● **WHAT IS REQUIRED**
Reproduce every line in the listing that contains the word "handed".

● **STORED ROWS**
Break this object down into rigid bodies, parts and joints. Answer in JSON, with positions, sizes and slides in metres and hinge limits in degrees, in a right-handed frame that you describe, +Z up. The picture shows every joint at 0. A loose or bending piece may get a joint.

--

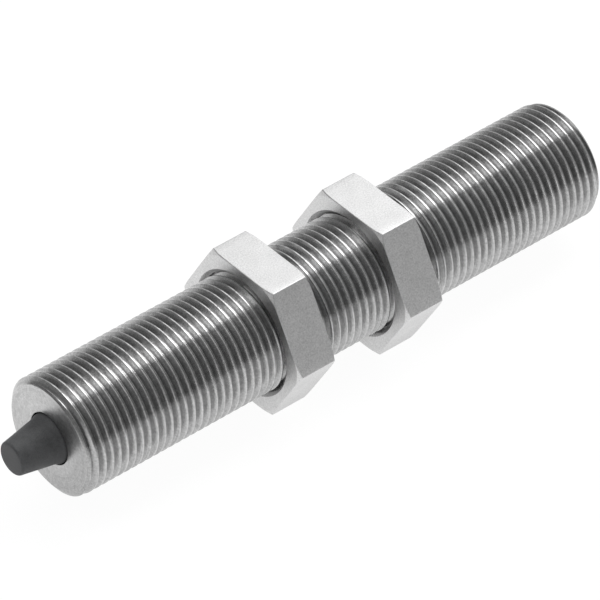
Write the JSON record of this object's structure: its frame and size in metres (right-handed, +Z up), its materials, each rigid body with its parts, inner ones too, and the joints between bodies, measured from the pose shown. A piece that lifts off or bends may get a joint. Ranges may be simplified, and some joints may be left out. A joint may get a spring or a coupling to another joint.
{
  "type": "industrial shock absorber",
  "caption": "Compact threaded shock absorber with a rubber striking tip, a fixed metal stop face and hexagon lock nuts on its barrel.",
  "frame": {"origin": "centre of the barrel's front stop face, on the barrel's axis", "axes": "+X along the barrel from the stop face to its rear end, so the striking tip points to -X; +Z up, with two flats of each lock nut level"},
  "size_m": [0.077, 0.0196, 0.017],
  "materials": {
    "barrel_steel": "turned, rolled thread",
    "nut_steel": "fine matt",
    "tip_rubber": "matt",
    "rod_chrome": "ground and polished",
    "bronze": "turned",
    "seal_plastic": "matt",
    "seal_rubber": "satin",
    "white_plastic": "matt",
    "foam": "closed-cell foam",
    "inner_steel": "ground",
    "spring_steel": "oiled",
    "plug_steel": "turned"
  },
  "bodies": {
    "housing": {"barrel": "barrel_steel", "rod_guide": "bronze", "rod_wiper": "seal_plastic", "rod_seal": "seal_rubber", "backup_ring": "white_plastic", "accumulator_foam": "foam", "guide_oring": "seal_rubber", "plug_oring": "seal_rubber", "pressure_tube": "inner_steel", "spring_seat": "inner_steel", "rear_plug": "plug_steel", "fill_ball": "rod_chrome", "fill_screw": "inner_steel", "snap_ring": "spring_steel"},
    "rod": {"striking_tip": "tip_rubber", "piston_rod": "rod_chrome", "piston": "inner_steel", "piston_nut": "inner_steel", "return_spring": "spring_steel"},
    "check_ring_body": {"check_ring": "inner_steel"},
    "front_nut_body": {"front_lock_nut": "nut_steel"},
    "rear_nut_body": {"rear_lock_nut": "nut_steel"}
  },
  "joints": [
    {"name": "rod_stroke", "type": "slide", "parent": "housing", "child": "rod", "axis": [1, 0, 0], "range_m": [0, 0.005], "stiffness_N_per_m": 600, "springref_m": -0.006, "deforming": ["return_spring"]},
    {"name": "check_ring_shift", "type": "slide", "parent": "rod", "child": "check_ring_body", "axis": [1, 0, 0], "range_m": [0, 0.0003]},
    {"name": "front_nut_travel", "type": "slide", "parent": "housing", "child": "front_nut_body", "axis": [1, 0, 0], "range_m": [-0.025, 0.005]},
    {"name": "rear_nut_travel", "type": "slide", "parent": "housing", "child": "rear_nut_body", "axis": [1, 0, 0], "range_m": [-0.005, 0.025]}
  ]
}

● **OUTPUT FOR THIS TASK**
Break this object down into rigid bodies, parts and joints. Answer in JSON, with positions, sizes and slides in metres and hinge limits in degrees, in a right-handed frame that you describe, +Z up. The picture shows every joint at 0. A loose or bending piece may get a joint.
Write the JSON record of this object's structure: its frame and size in metres (right-handed, +Z up), its materials, each rigid body with its parts, inner ones too, and the joints between bodies, measured from the pose shown. A piece that lifts off or bends may get a joint. Ranges may be simplified, and some joints may be left out. A joint may get a spring or a coupling to another joint.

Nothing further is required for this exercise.